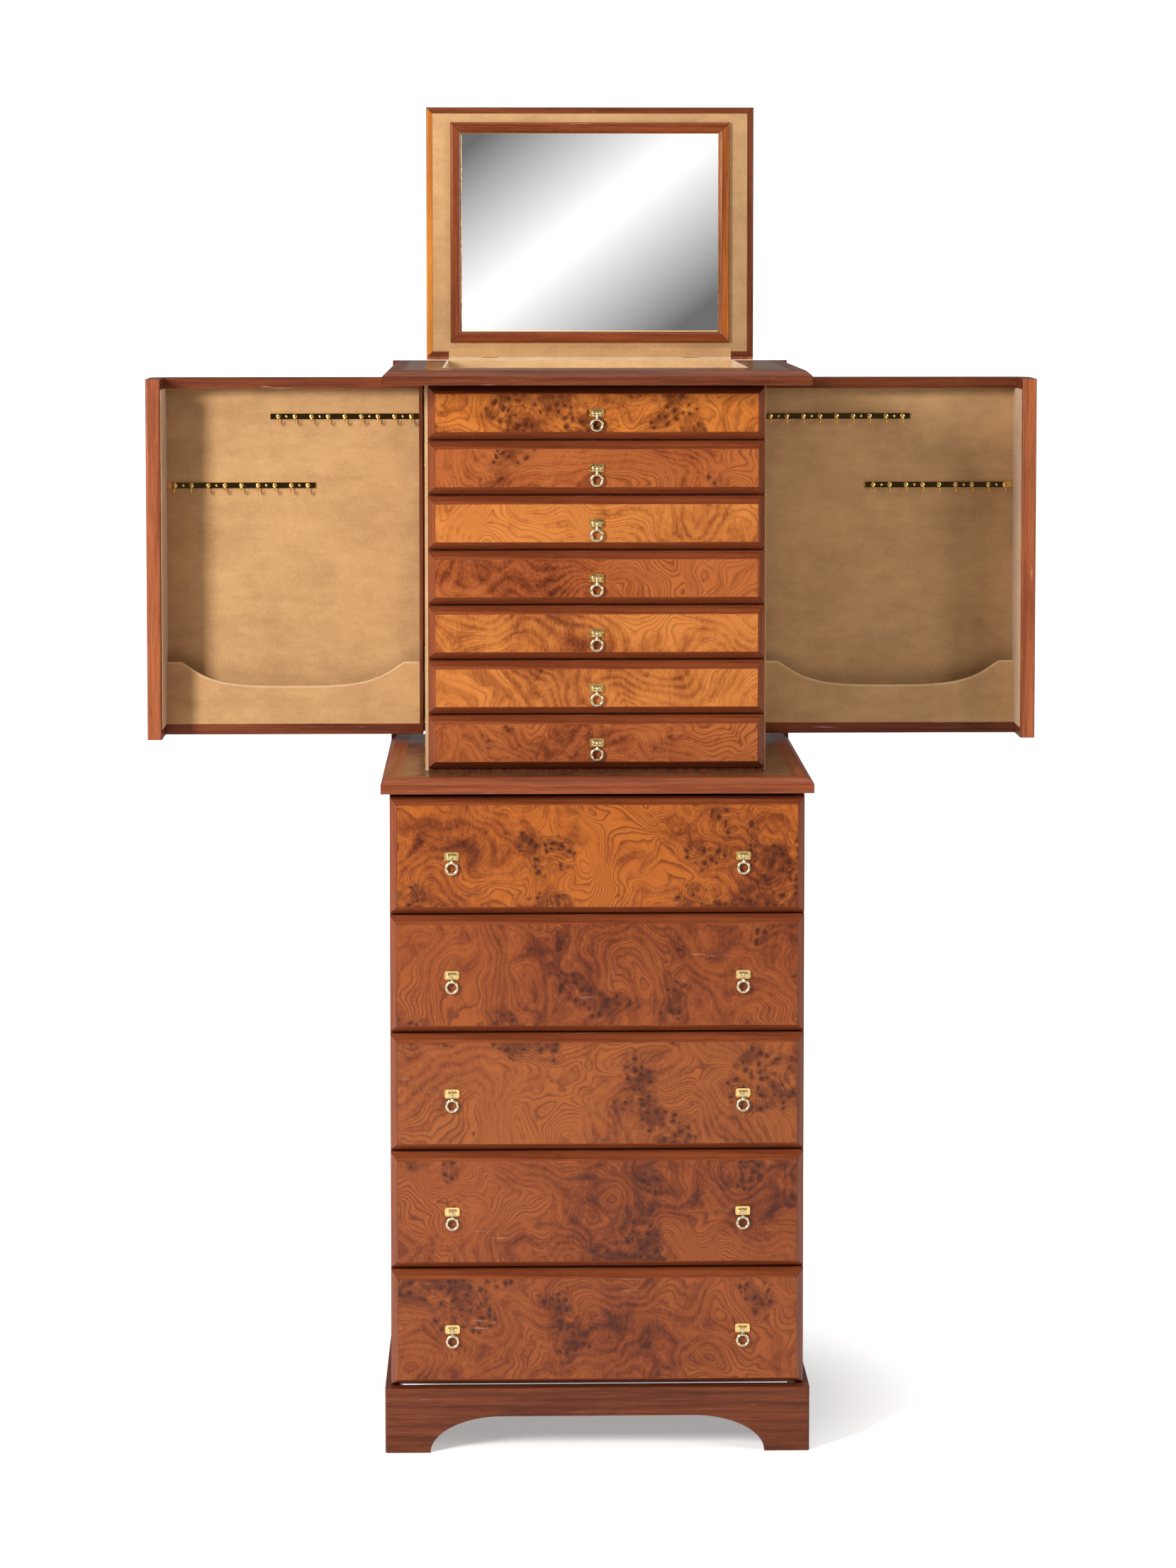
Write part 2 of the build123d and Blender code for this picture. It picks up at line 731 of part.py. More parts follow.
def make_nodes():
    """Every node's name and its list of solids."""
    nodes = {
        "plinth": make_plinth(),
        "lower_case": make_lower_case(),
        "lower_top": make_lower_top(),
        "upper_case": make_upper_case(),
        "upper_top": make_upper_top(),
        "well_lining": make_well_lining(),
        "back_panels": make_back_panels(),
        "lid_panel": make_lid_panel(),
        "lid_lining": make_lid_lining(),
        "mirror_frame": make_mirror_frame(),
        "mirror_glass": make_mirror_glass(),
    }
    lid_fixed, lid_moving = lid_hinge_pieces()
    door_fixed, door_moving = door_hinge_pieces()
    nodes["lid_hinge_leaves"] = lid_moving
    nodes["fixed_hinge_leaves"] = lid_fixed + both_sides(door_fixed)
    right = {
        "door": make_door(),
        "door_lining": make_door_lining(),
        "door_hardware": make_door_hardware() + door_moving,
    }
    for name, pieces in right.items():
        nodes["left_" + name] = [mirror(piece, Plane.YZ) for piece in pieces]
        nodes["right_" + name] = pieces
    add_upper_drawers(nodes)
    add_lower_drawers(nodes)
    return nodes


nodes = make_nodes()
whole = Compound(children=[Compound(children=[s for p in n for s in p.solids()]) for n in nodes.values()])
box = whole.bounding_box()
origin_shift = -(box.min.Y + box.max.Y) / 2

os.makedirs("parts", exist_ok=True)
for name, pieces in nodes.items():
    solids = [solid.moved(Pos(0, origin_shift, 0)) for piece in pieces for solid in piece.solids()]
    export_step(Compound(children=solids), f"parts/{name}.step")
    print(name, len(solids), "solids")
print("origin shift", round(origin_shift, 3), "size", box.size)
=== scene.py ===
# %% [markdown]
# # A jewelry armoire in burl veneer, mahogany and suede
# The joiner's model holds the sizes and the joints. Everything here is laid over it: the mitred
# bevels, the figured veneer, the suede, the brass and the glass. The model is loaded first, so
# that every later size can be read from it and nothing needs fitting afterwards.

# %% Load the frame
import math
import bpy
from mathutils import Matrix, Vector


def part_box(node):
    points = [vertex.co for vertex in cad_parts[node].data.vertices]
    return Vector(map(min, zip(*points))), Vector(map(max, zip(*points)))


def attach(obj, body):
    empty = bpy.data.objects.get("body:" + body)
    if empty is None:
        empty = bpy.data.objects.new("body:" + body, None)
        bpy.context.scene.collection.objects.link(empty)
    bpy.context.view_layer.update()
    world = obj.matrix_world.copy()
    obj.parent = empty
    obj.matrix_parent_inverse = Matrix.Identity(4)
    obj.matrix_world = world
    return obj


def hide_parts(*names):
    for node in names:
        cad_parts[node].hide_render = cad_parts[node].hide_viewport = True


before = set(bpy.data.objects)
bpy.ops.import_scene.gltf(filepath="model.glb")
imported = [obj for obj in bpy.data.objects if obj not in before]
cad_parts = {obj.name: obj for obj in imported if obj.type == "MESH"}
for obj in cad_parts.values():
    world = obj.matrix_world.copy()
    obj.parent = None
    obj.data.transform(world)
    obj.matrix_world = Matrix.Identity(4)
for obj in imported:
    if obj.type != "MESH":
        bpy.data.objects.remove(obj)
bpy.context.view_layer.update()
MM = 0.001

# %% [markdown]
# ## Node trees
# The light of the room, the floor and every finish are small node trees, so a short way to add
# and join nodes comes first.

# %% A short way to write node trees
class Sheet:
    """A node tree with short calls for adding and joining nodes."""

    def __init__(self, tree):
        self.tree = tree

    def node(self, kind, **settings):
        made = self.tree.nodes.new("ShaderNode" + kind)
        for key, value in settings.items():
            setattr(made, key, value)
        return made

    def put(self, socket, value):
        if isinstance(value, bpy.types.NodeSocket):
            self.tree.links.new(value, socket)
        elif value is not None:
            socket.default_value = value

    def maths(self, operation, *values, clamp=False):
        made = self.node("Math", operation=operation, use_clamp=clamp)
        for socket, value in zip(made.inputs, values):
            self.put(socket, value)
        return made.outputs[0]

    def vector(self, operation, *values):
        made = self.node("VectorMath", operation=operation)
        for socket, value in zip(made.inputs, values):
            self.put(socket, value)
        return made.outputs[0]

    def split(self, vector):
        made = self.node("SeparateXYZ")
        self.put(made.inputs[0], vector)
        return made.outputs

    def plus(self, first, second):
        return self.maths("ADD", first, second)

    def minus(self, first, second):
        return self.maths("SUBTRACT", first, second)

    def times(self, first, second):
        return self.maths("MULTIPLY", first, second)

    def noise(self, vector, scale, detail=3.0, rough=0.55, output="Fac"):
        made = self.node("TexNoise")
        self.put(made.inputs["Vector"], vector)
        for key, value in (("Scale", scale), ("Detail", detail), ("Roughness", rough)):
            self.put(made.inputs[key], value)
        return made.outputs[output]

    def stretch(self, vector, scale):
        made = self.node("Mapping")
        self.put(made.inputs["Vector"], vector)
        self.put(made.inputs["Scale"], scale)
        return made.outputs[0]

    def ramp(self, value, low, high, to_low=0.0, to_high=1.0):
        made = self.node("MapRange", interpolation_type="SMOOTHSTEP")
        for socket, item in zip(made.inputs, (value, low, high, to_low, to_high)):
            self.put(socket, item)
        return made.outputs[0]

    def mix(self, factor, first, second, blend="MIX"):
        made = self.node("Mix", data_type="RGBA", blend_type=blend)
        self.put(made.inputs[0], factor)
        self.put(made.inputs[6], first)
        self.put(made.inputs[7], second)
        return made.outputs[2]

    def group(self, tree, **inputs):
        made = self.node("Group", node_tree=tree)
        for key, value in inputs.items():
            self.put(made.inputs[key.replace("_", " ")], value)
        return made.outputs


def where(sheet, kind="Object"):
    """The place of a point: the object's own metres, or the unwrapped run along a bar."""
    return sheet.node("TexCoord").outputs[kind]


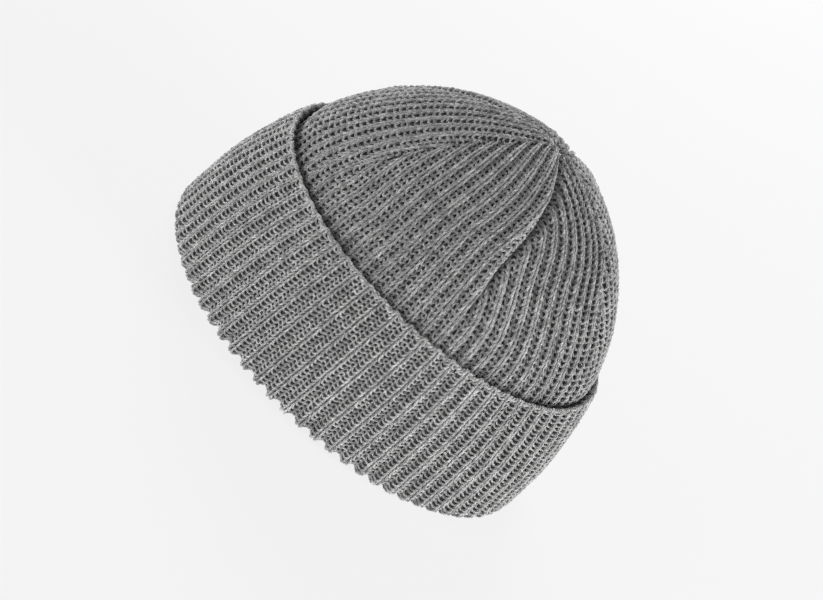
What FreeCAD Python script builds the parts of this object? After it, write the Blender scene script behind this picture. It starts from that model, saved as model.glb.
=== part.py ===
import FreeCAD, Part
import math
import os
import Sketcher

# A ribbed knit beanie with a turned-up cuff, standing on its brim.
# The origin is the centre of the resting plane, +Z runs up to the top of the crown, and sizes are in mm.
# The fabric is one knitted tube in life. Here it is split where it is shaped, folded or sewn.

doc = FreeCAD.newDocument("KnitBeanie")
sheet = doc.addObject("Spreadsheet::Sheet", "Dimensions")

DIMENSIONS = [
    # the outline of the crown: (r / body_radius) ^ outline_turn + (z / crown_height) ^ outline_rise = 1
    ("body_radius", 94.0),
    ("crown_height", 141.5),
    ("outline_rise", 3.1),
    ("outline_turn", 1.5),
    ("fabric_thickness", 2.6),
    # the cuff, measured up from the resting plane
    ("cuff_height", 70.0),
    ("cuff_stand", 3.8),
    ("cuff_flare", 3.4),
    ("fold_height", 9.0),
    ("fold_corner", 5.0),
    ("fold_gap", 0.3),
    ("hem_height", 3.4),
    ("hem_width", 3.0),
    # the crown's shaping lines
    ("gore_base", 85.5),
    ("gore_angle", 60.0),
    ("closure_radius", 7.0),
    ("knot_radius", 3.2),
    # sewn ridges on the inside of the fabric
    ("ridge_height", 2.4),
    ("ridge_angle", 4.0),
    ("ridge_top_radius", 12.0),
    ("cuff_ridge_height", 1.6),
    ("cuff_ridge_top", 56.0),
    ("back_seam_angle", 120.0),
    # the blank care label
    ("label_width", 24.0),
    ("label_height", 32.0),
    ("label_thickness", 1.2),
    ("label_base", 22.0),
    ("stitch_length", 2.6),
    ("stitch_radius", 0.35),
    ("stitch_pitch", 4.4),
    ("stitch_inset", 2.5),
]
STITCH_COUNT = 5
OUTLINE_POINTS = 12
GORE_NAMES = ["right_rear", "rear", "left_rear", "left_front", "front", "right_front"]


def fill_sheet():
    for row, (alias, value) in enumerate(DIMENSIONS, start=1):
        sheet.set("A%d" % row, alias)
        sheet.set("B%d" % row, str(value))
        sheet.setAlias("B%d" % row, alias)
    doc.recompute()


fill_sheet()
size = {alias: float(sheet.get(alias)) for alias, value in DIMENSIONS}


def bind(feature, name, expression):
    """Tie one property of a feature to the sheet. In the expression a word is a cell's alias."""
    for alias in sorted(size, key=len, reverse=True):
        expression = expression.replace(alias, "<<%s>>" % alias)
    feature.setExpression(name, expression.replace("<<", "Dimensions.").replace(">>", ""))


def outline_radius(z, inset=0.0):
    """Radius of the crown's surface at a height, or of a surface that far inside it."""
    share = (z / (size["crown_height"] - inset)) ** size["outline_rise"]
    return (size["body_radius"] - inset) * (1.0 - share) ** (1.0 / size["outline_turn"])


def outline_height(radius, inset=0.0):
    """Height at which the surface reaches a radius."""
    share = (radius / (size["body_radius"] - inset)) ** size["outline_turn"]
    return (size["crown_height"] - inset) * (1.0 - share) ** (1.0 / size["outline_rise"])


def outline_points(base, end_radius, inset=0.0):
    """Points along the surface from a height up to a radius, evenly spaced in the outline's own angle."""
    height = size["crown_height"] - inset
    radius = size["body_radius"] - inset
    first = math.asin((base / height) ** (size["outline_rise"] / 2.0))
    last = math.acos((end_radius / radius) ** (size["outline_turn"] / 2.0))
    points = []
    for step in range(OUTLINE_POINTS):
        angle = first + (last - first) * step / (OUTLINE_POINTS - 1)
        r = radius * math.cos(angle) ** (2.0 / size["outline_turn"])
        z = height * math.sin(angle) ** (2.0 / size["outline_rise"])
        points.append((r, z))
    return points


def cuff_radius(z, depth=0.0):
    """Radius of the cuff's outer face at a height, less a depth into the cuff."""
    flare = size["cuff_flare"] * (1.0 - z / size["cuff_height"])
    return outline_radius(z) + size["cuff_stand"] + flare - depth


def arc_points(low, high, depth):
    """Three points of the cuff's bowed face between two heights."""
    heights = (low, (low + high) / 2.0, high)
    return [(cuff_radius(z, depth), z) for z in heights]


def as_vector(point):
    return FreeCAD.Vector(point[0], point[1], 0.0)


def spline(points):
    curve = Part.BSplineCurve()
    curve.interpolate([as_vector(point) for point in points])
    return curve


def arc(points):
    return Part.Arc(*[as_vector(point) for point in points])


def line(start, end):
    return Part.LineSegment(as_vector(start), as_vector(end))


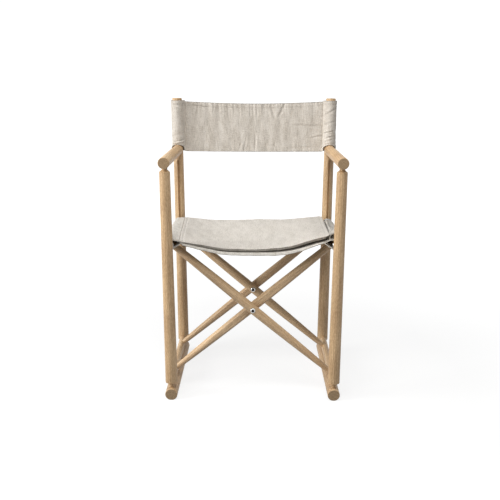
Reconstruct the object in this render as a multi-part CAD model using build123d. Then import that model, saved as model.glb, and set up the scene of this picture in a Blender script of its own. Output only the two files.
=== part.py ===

________________________

:: Exercise ::
Take the listing above and repeat exactly the lines from the one containing "nodes = make_nodes()" through the one containing "zip(*points))), Vector(map(max, zip(*points)))", both included.

:: Solution for this task ::
nodes = make_nodes()
whole = Compound(children=[Compound(children=[s for p in n for s in p.solids()]) for n in nodes.values()])
box = whole.bounding_box()
origin_shift = -(box.min.Y + box.max.Y) / 2

os.makedirs("parts", exist_ok=True)
for name, pieces in nodes.items():
    solids = [solid.moved(Pos(0, origin_shift, 0)) for piece in pieces for solid in piece.solids()]
    export_step(Compound(children=solids), f"parts/{name}.step")
    print(name, len(solids), "solids")
print("origin shift", round(origin_shift, 3), "size", box.size)
=== scene.py ===
# %% [markdown]
# # A jewelry armoire in burl veneer, mahogany and suede
# The joiner's model holds the sizes and the joints. Everything here is laid over it: the mitred
# bevels, the figured veneer, the suede, the brass and the glass. The model is loaded first, so
# that every later size can be read from it and nothing needs fitting afterwards.

# %% Load the frame
import math
import bpy
from mathutils import Matrix, Vector


def part_box(node):
    points = [vertex.co for vertex in cad_parts[node].data.vertices]
    return Vector(map(min, zip(*points))), Vector(map(max, zip(*points)))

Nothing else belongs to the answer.